Cyprus is the third largest island in the Mediterranean and, due to its position off the coasts of Lebanon and Israel, attracts a large number of migrants. This tour will specifically target the breeding endemic Cyprus Warbler and Cyprus Wheatear together with the recently-split Cyprus Scops-owl and the scarce Black Francolin.

Day 1 Flight from London to Paphos followed by a transfer to our hotel for the next five nights in Coral Bay. We will then head a short distance inland up into the hills where we will seek out Cyprus Warbler and Cyprus Wheatear, both of which are common. As dusk approaches, we will listen out for the recently split Cyprus Scops-owl.
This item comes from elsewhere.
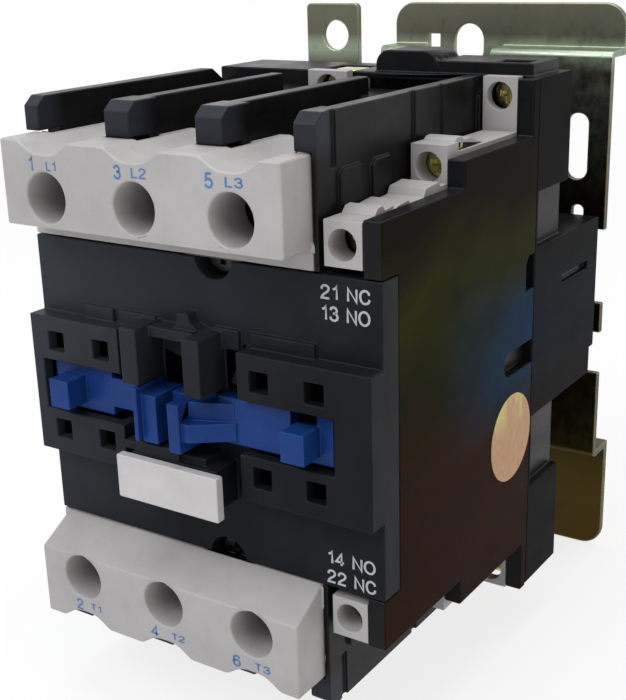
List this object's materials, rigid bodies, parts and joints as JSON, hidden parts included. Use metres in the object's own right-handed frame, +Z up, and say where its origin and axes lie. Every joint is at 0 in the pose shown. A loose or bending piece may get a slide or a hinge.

Although it isn’t a true endemic, as there are winter records on the adjacent mainland, realistically, it is only possible to see them on the island. If we don’t see one tonight, we will certainly be able to locate ‘singing’ pairs so that we can return on other nights.

Days 2–5 The itinerary will be completely flexible during these four full days to ensure that we enjoy the best views of the breeding endemics, speciality birds and migrants. We will, however, visit most/all of the following sites at least once:

Paphos Headland An outstanding migration watchpoint with a lighthouse and a few bushes that looks like a cross between Flamborough and Portland. Birds we can expect to see here include Red-backed, Lesser Grey and Woodchat Shrikes, Tawny and Red-throated Pipits, Rüppell’s, Eastern Olivaceous and Eastern Bonelli’s Warblers, Greater Short-toed Lark and Collared Flycatcher. There are also superb Roman remains here, which we will have time to view.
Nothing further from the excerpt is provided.